**Stated goal**.
What follows is a listing; restate every line of it word for word.

**Data**.
# # # #
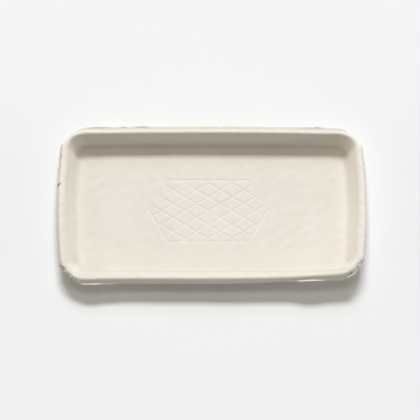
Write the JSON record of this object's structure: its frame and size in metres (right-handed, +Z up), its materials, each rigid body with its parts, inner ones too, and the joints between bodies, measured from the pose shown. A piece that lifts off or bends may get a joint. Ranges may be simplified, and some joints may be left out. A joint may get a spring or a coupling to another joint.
{
  "type": "moulded pulp food tray",
  "caption": "Shallow rectangular tray of moulded pulp with a flat floor, leaning walls, rounded rim and turned-down outer lip.",
  "frame": {"origin": "on the table under the centre of the tray's floor, in the plane of its underside", "axes": "+X along the tray's long side, +Y across it away from the viewer in the picture, +Z up"},
  "size_m": [0.266, 0.137, 0.021],
  "materials": {
    "pulp": "dull cream moulded fibre, slightly rough"
  },
  "bodies": {
    "root": {"tray": "pulp"}
  },
  "joints": []
}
# # # #
**Answer to this problem**.
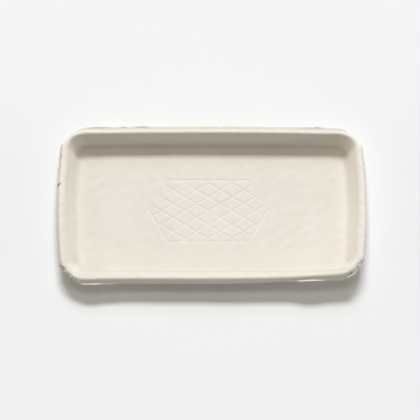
Write the JSON record of this object's structure: its frame and size in metres (right-handed, +Z up), its materials, each rigid body with its parts, inner ones too, and the joints between bodies, measured from the pose shown. A piece that lifts off or bends may get a joint. Ranges may be simplified, and some joints may be left out. A joint may get a spring or a coupling to another joint.
{
  "type": "moulded pulp food tray",
  "caption": "Shallow rectangular tray of moulded pulp with a flat floor, leaning walls, rounded rim and turned-down outer lip.",
  "frame": {"origin": "on the table under the centre of the tray's floor, in the plane of its underside", "axes": "+X along the tray's long side, +Y across it away from the viewer in the picture, +Z up"},
  "size_m": [0.266, 0.137, 0.021],
  "materials": {
    "pulp": "dull cream moulded fibre, slightly rough"
  },
  "bodies": {
    "root": {"tray": "pulp"}
  },
  "joints": []
}